Even realizing this, he found himself pausing between their apartments on his way out. He ran his hand over her door.

No sound.

It didn’t dawn on him until he’d reached Magnolia Grove that the next sounds he’d likely hear from her apartment would be the groans of movers, because in seven days she’d board a plane to Italy. If she was still going. Would she leave now that they had a baby on the way? If she did, would she stay away the entire nine months? Give birth thousands of miles from her home, her family…him? The prospect sent a burst of useless energy through him. His fingers tightened on the steering wheel and he had to talk himself out of the impulse to drive straight to the Smiths’ and tell her not to go. First off, he didn’t know if she was there. Second, he’d come off like a crazy asshole trying to play it both ways. Don’t go, but don’t look to me for reasons to stay.

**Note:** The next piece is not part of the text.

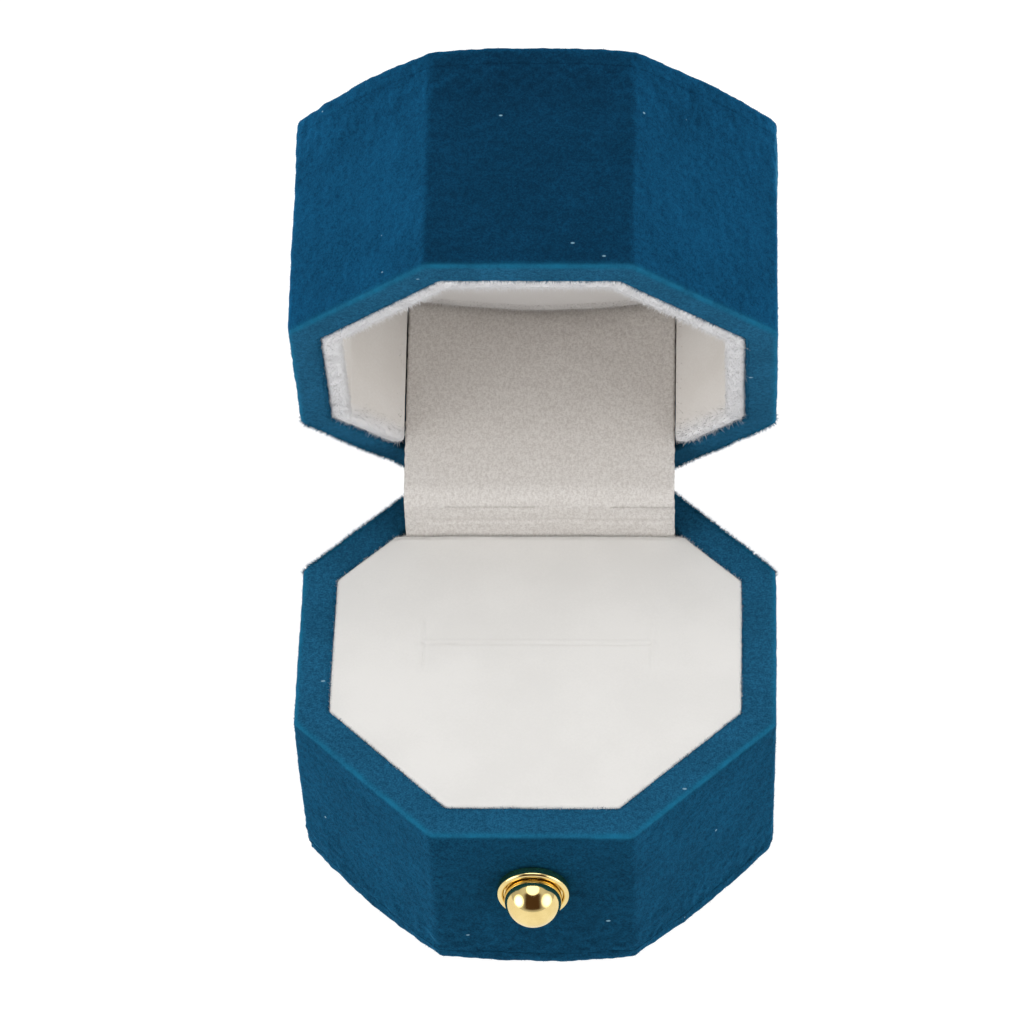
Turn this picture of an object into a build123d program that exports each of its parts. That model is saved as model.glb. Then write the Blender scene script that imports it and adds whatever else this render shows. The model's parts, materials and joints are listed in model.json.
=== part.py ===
from build123d import *
import os
from math import cos, hypot, radians, sin, sqrt, tan

# An octagonal ring box, standing open. The origin is the centre of the underside of the base, +Z is
# up, the stud is on the -Y side and the hinge is on the +Y side. Millimetres and degrees.

# Overall sizes
WIDTH = 54.0  # across the flats, at the two rims
BASE_HEIGHT = 24.0
LID_HEIGHT = 27.0
BASE_DRAFT = 0.9
LID_DRAFT = 0.4
OPEN_ANGLE = 75.0
SIDES = 8

# Walls: a stiff board with velvet glued over its outside, its rim and a little of its inside
BOARD = 2.4
VELVET = 0.6
TURN_IN = 7.0
END_PLATE = 2.2
RIM_CLEARANCE = 0.05
FIT = 0.05
OVERCUT = 1.0  # how far a cut runs past the face it opens

# Hinge
HINGE_INSET = 2.05
KNUCKLE_RADIUS = 1.45
KNUCKLE_LENGTH = 3.5
KNUCKLE_PITCH = 3.6
KNUCKLE_COUNT = 5
BARREL_CLEARANCE = 0.25
PIN_RADIUS = 0.7
PIN_HEAD_RADIUS = 1.0
PIN_HEAD = 0.35
LEAF = 0.5
LEAF_DEPTH = 12.0
LEAF_SHOULDER = 1.8
RIVET_X = 7.0
RIVET_DEPTH = 10.0
RIVET_RADIUS = 0.75
RIVET_HEAD_RADIUS = 1.4
RIVET_HEAD = 0.55
RIVET_REACH = 1.1

# Bowed hinge spring, whose two ends sit in ears on the leaves
SPRING_FORWARD = 2.5
SPRING_DEPTH = 7.0
SPRING_BOW = 4.5
SPRING = 0.4
SPRING_WIDTH = 9.8
SPRING_TAB_RADIUS = 0.45
SPRING_TAB_REACH = 6.3
EAR_X = 5.3
EAR = 0.5
EAR_FORWARD = 3.7
EAR_HALF_DEPTH = 1.4
EAR_HOLE_RADIUS = 0.6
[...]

The grip of last night’s flight instinct had loosened enough for him to recognize they needed to talk, but he honestly didn’t trust himself with the conversation. His head was all over the fucking map, but it really didn’t matter which way his thoughts turned, because he knew the landscape well enough to realize there was no safe ground.

Not even here. He parked in his parents’ drive. His mom opened the door before he cleared the front steps, and the disappointment in her eyes made him feel like a seventeen-year-old caught sneaking in after curfew reeking of weed and beer. Except this was worse.